§ **DATA SECTION**
==*==

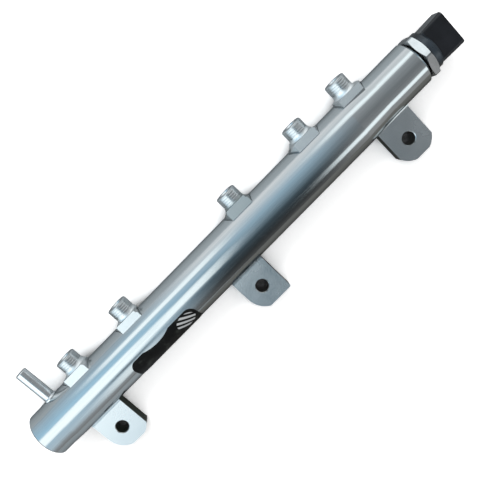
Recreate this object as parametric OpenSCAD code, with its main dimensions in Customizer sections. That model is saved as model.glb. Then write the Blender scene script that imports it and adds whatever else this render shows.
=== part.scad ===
// Common-rail fuel rail of a four-cylinder diesel engine.
// A forged tube carries five port nipples on one side and three bolt ears on
// the other. A pressure sensor is screwed into one end. A pressure relief valve
// sits inside the other end, and its return stub leaves beside the ports.
//
// X runs along the rail from the valve to the sensor, Y points to the ports and
// Z away from the seating face. The origin is the middle ear's bolt hole, at
// the seating face. All sizes are in millimetres.

/* [Rail] */
// Length of the forging between its two end faces
rail_len = 322; // [310:1:380]
// Diameter of the forged tube
tube_d = 32; // [31:0.5:34]
// Diameter of the turned land at the valve's end
valve_land_d = 31; // [29:0.25:31]
// Diameter of the turned land at the sensor's end
sensor_land_d = 29.5; // [29:0.25:31]
// Length of the turned land at the valve's end
valve_land = 9; // [6:0.5:14]
// Length of the turned land at the sensor's end
sensor_land = 29; // [18:0.5:31]
// Diameter of the pressure chamber that runs along the rail
chamber_d = 10; // [8:0.5:11]

/* [Ports] */
// Distance of the first port from the valve's end face
port_1 = 45.5; // [44:0.5:60]
// Distance of the second port from the valve's end face
port_2 = 92; // [80:0.5:120]
// Distance of the third port past the middle ear's bolt hole
port_3 = 26; // [0:0.5:40]
// Distance of the fourth port from the sensor's end face
port_4 = 78.5; // [72:0.25:90]
// Distance of the fifth port from the sensor's end face
port_5 = 42.25; // [38:0.25:50]
// Outer diameter of the nipple's thread
nipple_d = 14; // [12:0.5:16]
// Distance of the nipple's tip from the rail's axis
nipple_reach = 27; // [25:0.5:34]
// Diameter of the drilling from the nipple to the chamber
port_drill_d = 3; // [2:0.25:4]
// Mouth of the cone that the fuel line's head seals in
port_cone_d = 8; // [6.5:0.25:8.5]
// Diameter of the throttle insert pressed into the nipple
insert_d = 4.5; // [3.5:0.25:5.5]
// Length of the throttle insert
insert_len = 6; // [4:0.5:9]
// Diameter of the throttle's hole
throttle_d = 0.9; // [0.6:0.05:1.4]

/* [Ears] */
// Distance of the first ear's bolt hole from the valve's end face
ear_first = 31.5; // [28:0.5:40]
// Distance of the last ear's bolt hole from the sensor's end face
ear_last = 30.5; // [28:0.5:40]
// Distance of the bolt holes from the rail's axis
ear_reach = 33; // [30:0.5:42]
// Width of an ear along the rail
ear_w = 25.5; // [22:0.5:28]
// Thickness of an ear
ear_t = 9; // [7:0.5:11]
// Radius of the ear's rounded end
ear_end_r = 14.5; // [14:0.25:17]
// Distance of the ear's tip from its bolt hole
ear_tip = 13.5; // [11:0.25:14]
// Diameter of the bolt holes
bolt_hole_d = 8.5; // [6.5:0.25:9]

/* [Return stub] */
// Distance of the return stub from the valve's end face
stub_x = 20; // [19:0.25:22]
// Outer diameter of the return stub
stub_d = 8; // [7:0.25:9]
// Wall of the return stub
stub_wall = 1.5; // [1:0.25:2]
// Distance of the stub's open end from the rail's axis
stub_reach = 40; // [32:0.5:60]

/* [Relief valve] */
// Diameter of the bore that holds the valve
valve_bore_d = 16; // [15:0.25:16.75]
// Pitch diameter of the valve's and the sensor's thread
end_thread_d = 17.2; // [17:0.1:18]
// Length of the valve's thread
valve_thread_len = 10.5; // [9:0.5:11]
// Depth of the valve's outer face below the rail's end face
valve_recess = 1.5; // [0.5:0.25:3]
// Thickness of the valve's seat
seat_t = 5; // [4:0.25:6]
// Diameter of the hole that the plunger closes
seat_hole_d = 2; // [1.5:0.1:2.6]
// Diameter of the plunger's guide
guide_d = 9; // [8.5:0.25:9.5]
// Distance that the plunger lifts off its seat
relief_lift = 0.8; // [0.4:0.1:1.5]
// Diameter of the relief spring's wire
wire_d = 1.3; // [1:0.05:1.4]
// Width across the flats of the key socket
key_af = 8; // [7:0.5:9]

/* [Sensor] */
// Width of the sensor's hexagon across its flats
hex_af = 27; // [25:0.5:29]
// Thickness of the hexagon
hex_t = 5.5; // [4.5:0.5:9]
// Gap between the rail's end face and the hexagon
hex_gap = 1.3; // [0.8:0.1:3]
// Length of the sensor's thread
sensor_thread_len = 13; // [11:0.5:14]
// Diameter of the connector's round collar
collar_d = 26; // [25:0.5:27]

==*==

§ **GOAL**
Your task is to quote the lines above, beginning with the first and ending with the one that holds "are in millimetres.".

§ **OUTPUT FOR THIS TASK**
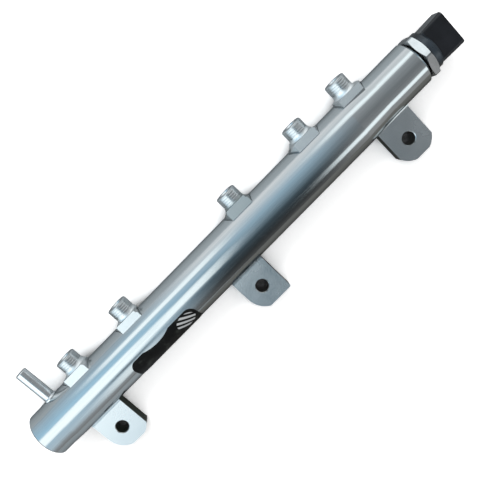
Recreate this object as parametric OpenSCAD code, with its main dimensions in Customizer sections. That model is saved as model.glb. Then write the Blender scene script that imports it and adds whatever else this render shows.
=== part.scad ===
// Common-rail fuel rail of a four-cylinder diesel engine.
// A forged tube carries five port nipples on one side and three bolt ears on
// the other. A pressure sensor is screwed into one end. A pressure relief valve
// sits inside the other end, and its return stub leaves beside the ports.
//
// X runs along the rail from the valve to the sensor, Y points to the ports and
// Z away from the seating face. The origin is the middle ear's bolt hole, at
// the seating face. All sizes are in millimetres.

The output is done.